Read the passive sentence and find an appropriate subject for the new sentence if there is one. A typical passive voice sentence is: "The window was broken by Tommy Jones." "Window" is the subject of the passive sentence, "was broken" is the verb, and "Tommy Jones" is the agent. The agent is the word which comes after "by." This agent, if there is one, is the best subject for an active voice sentence since the agent is the doer. The doer of the verb is the subject of an active sentence.
Make up an appropriate subject if there is no doer or agent. An example of such a passive voice sentence is: "The window was broken yesterday afternoon." There is no agent or doer mentioned, so we have to invent a possible subject, such as "Somebody" or "Someone."
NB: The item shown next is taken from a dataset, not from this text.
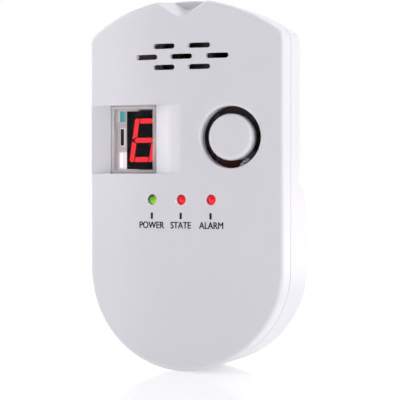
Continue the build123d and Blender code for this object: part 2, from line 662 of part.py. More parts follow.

Take the new subject and place it before the active form of the verb in the original sentence. The passive verb always has some form of "to be" plus the past participle of another verb. The past participle shows the main verb to use in the new sentence. However, put it in the same tense as "be" was in the original sentence and drop the form of "be." For example, "was broken" (with past of "be") becomes "broke" (past of "to break"} in an active voice sentence. Just drop the "was."
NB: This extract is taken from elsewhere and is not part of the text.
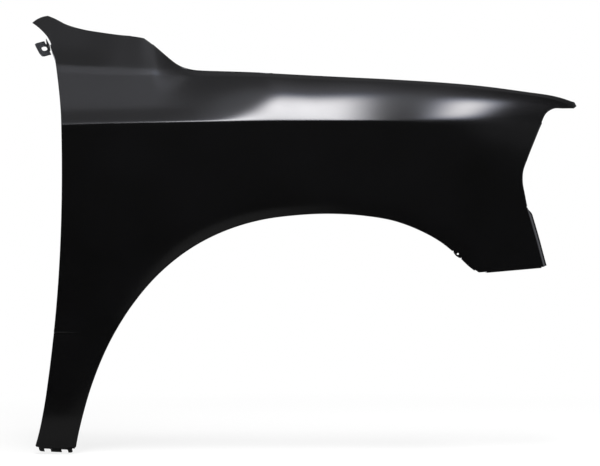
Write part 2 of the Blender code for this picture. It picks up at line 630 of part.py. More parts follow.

Make the old subject of the passive sentence the object of the verb and place it after the verb. Now we have subject plus verb plus object, an active sentence. The first example becomes: "Tommy Jones broke the window." The second becomes "Somebody broke the window yesterday."
Keep the sentence in passive however, if you don't want to mention the doer or call attention to him. Also keep it in passive if you want to put the emphasis on the thing or person who received the action. An example is, "I was mugged last week." That sentence is actually stronger than, "Somebody mugged me last week" if you want to emphasize your plight rather than the unknown mugger. Once you learn how to change passive to active voice by finding the new subject and making the original subject the object, you will be able to choose how to phrase your sentences to give them the emphasis you desire.